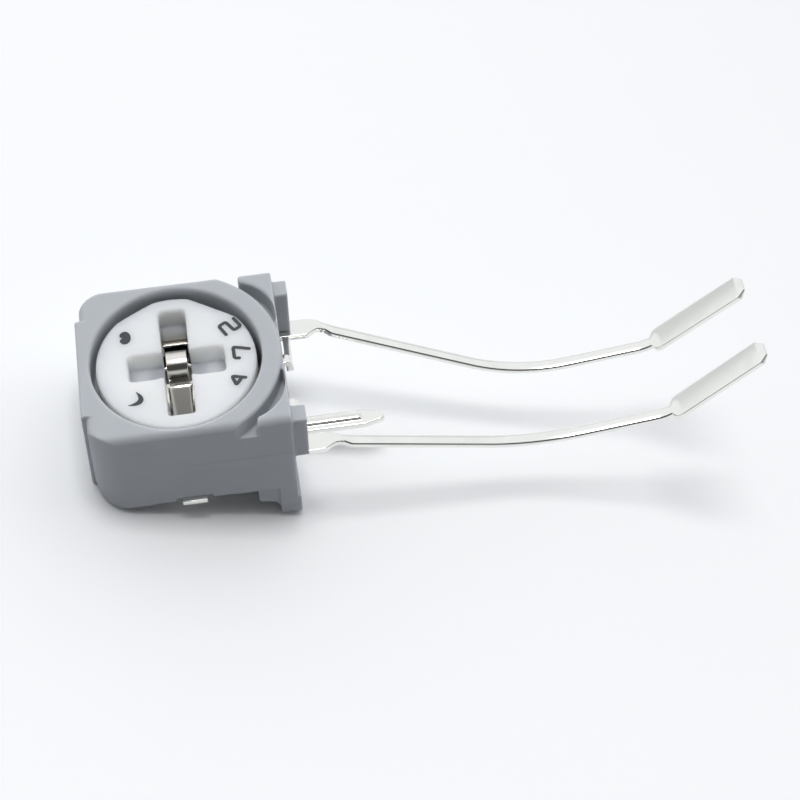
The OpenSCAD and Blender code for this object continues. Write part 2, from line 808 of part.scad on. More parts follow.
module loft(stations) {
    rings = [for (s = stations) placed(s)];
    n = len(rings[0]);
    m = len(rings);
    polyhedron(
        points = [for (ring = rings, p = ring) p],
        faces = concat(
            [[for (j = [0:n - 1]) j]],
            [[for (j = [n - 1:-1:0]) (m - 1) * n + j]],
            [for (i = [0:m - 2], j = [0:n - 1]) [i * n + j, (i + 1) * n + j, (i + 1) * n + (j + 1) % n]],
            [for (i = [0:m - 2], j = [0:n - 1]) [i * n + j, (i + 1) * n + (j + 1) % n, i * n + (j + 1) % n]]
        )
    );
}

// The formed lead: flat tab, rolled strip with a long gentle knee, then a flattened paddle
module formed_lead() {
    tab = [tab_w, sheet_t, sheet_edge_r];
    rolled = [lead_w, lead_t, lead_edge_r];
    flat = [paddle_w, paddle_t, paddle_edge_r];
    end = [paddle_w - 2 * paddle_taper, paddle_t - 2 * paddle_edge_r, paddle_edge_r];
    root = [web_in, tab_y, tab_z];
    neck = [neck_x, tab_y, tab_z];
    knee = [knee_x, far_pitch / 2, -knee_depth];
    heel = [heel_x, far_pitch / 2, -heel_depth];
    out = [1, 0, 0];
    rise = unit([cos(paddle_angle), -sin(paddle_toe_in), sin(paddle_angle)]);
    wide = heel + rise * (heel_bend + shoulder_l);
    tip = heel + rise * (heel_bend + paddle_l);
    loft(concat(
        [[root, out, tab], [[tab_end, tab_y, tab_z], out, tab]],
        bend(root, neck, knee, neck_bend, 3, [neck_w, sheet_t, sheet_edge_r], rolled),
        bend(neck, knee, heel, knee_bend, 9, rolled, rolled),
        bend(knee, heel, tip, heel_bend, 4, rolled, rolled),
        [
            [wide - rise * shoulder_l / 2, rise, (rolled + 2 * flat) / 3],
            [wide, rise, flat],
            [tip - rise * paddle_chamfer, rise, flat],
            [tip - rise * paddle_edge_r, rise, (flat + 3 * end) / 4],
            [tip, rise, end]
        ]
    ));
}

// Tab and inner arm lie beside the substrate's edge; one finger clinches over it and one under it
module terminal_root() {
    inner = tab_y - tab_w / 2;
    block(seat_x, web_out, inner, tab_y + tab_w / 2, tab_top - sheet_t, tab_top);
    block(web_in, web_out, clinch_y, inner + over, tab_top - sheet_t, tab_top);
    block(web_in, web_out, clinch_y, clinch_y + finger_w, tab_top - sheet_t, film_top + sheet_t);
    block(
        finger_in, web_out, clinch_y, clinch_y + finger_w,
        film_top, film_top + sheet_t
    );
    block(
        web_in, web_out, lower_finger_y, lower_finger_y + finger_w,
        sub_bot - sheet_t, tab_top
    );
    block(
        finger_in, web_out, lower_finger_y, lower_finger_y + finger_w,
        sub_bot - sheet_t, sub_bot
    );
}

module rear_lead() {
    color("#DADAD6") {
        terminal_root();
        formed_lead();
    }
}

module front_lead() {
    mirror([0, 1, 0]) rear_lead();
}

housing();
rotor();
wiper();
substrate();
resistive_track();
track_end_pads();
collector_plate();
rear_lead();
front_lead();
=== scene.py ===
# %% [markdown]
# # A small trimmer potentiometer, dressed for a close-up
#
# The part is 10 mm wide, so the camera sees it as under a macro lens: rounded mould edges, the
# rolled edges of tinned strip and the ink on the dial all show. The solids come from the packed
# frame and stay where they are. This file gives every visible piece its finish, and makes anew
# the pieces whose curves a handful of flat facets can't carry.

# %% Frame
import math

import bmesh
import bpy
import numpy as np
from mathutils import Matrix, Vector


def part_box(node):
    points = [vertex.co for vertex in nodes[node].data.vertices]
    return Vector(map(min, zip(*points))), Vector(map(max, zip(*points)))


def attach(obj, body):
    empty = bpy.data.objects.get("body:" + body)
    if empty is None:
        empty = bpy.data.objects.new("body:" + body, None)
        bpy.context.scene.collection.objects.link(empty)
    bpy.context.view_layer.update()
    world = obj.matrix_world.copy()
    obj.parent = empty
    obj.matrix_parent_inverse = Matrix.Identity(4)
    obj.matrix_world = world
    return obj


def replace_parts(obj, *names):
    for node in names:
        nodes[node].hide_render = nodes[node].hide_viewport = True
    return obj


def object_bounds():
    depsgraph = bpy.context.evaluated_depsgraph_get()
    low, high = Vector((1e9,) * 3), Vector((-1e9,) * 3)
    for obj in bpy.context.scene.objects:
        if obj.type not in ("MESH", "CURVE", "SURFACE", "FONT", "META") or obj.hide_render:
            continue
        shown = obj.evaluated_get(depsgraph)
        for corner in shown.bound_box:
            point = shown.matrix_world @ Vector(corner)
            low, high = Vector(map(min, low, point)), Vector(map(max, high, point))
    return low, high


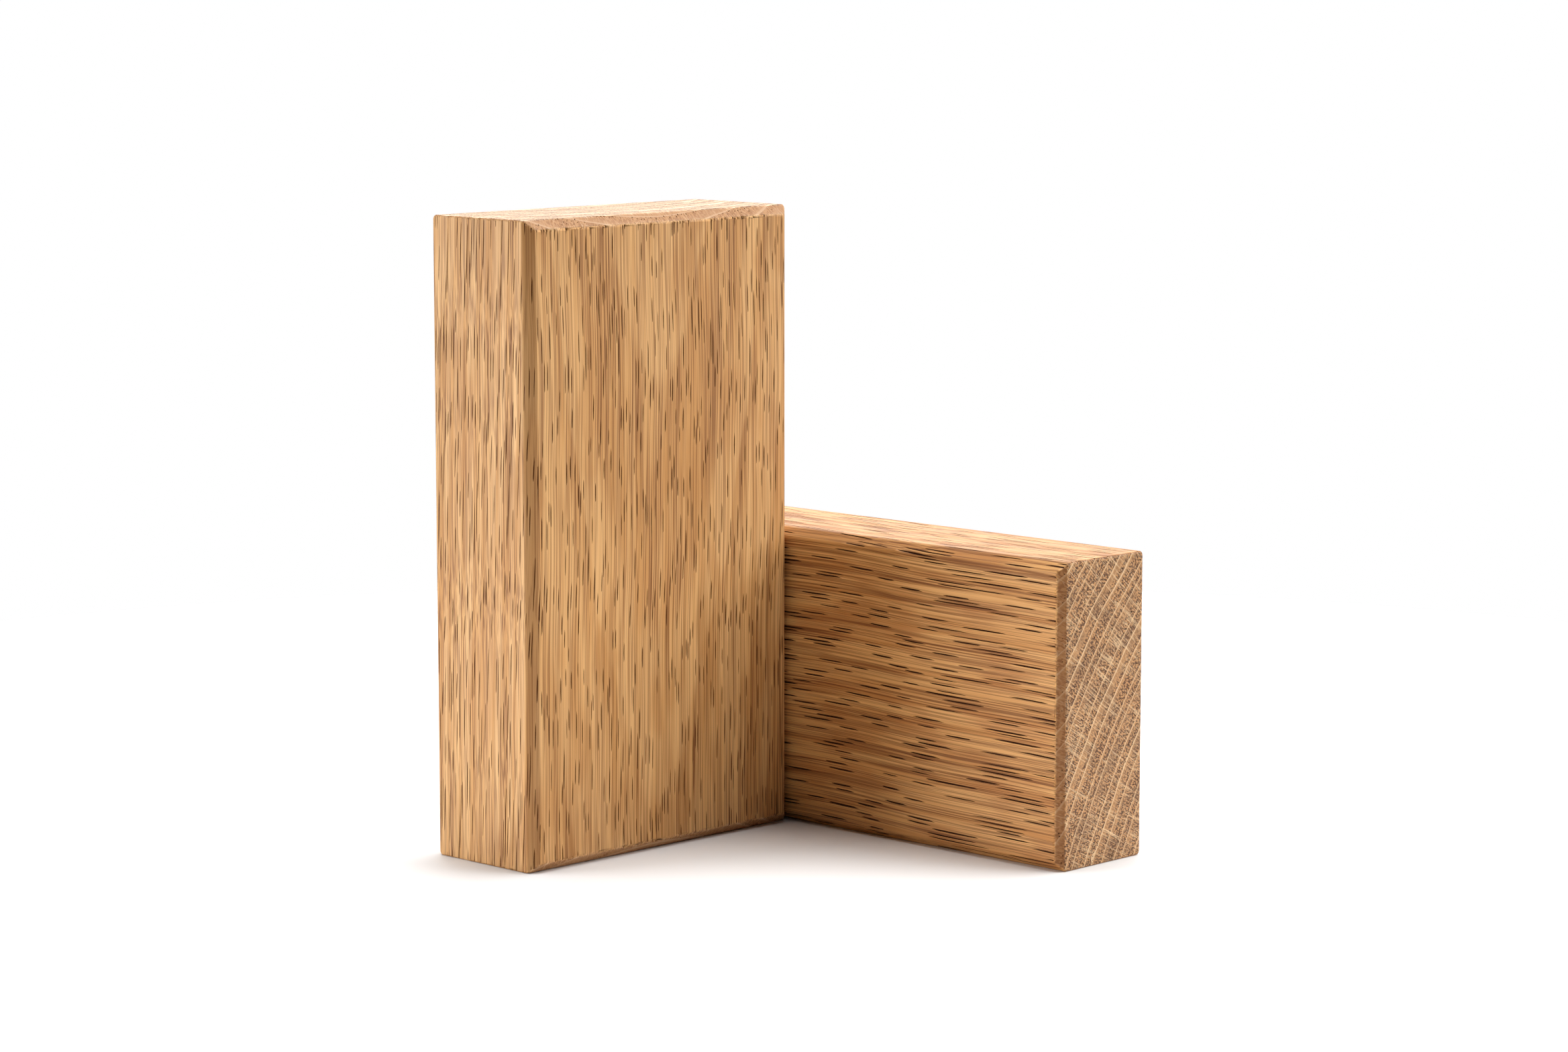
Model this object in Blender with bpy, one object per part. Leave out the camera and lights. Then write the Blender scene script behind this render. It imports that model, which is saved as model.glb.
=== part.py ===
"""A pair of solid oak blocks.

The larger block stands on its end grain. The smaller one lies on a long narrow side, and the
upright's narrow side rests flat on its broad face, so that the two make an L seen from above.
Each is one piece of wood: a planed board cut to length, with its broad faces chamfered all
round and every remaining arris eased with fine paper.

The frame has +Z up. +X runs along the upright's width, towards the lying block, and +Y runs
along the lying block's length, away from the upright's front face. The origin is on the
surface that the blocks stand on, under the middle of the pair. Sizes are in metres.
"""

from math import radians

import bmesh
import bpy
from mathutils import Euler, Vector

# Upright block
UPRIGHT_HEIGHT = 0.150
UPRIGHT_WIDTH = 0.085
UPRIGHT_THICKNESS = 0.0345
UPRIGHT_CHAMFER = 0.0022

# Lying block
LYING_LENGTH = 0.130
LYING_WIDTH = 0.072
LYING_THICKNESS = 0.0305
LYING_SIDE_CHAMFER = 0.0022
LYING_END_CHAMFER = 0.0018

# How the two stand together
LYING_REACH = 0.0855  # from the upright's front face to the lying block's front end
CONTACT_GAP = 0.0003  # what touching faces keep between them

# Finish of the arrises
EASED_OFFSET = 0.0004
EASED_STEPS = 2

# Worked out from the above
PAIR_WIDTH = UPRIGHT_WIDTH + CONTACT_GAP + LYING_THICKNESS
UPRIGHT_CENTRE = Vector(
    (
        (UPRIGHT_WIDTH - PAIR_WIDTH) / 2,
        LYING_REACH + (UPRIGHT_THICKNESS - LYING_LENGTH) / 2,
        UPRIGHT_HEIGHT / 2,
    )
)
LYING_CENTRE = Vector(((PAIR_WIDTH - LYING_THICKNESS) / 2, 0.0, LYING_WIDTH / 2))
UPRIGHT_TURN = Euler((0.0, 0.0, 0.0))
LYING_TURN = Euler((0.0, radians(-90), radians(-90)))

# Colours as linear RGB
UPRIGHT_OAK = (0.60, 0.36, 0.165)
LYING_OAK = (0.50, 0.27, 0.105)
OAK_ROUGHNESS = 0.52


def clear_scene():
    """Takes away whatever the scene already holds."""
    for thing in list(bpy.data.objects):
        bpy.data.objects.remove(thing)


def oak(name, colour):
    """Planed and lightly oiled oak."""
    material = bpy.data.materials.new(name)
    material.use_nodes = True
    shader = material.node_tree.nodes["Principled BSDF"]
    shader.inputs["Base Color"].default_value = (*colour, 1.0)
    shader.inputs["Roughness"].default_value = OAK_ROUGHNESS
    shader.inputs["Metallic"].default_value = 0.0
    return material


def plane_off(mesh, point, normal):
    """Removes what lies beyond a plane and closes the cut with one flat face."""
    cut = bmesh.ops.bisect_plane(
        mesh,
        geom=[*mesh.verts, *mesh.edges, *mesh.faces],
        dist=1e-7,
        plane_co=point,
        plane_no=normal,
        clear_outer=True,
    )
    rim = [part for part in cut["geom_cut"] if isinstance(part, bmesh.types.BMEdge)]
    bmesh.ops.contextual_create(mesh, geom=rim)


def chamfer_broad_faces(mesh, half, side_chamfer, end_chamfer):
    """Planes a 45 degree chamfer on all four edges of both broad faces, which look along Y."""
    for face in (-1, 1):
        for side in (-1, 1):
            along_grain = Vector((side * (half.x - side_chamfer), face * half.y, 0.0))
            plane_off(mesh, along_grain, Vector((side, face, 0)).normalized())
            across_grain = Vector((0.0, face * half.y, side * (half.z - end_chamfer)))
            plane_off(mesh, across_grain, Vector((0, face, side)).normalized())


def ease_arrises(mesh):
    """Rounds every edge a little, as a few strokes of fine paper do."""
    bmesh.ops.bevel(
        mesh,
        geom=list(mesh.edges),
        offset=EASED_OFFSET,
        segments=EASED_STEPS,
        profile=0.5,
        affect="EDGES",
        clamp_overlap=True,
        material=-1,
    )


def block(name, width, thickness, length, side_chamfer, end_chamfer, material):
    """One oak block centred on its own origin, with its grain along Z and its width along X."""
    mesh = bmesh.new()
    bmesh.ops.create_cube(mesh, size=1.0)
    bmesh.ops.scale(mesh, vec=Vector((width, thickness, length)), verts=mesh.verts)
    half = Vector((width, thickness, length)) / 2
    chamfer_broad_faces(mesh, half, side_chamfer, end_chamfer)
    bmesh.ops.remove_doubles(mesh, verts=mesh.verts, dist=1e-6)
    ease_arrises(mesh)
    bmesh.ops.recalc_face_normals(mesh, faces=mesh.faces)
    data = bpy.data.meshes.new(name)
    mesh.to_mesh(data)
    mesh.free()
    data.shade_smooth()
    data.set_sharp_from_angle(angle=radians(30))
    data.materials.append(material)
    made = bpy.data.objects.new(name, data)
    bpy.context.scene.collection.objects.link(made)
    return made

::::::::

*SHORT EXERCISE:* From the listing above, output exactly the run of lines that starts with the line containing "one under it" and ends with the line containing "bpy.context.view_layer.update()".

*SOLUTION:*
// Tab and inner arm lie beside the substrate's edge; one finger clinches over it and one under it
module terminal_root() {
    inner = tab_y - tab_w / 2;
    block(seat_x, web_out, inner, tab_y + tab_w / 2, tab_top - sheet_t, tab_top);
    block(web_in, web_out, clinch_y, inner + over, tab_top - sheet_t, tab_top);
    block(web_in, web_out, clinch_y, clinch_y + finger_w, tab_top - sheet_t, film_top + sheet_t);
    block(
        finger_in, web_out, clinch_y, clinch_y + finger_w,
        film_top, film_top + sheet_t
    );
    block(
        web_in, web_out, lower_finger_y, lower_finger_y + finger_w,
        sub_bot - sheet_t, tab_top
    );
    block(
        finger_in, web_out, lower_finger_y, lower_finger_y + finger_w,
        sub_bot - sheet_t, sub_bot
    );
}

module rear_lead() {
    color("#DADAD6") {
        terminal_root();
        formed_lead();
    }
}

module front_lead() {
    mirror([0, 1, 0]) rear_lead();
}

housing();
rotor();
wiper();
substrate();
resistive_track();
track_end_pads();
collector_plate();
rear_lead();
front_lead();
=== scene.py ===
# %% [markdown]
# # A small trimmer potentiometer, dressed for a close-up
#
# The part is 10 mm wide, so the camera sees it as under a macro lens: rounded mould edges, the
# rolled edges of tinned strip and the ink on the dial all show. The solids come from the packed
# frame and stay where they are. This file gives every visible piece its finish, and makes anew
# the pieces whose curves a handful of flat facets can't carry.

# %% Frame
import math

import bmesh
import bpy
import numpy as np
from mathutils import Matrix, Vector


def part_box(node):
    points = [vertex.co for vertex in nodes[node].data.vertices]
    return Vector(map(min, zip(*points))), Vector(map(max, zip(*points)))


def attach(obj, body):
    empty = bpy.data.objects.get("body:" + body)
    if empty is None:
        empty = bpy.data.objects.new("body:" + body, None)
        bpy.context.scene.collection.objects.link(empty)
    bpy.context.view_layer.update()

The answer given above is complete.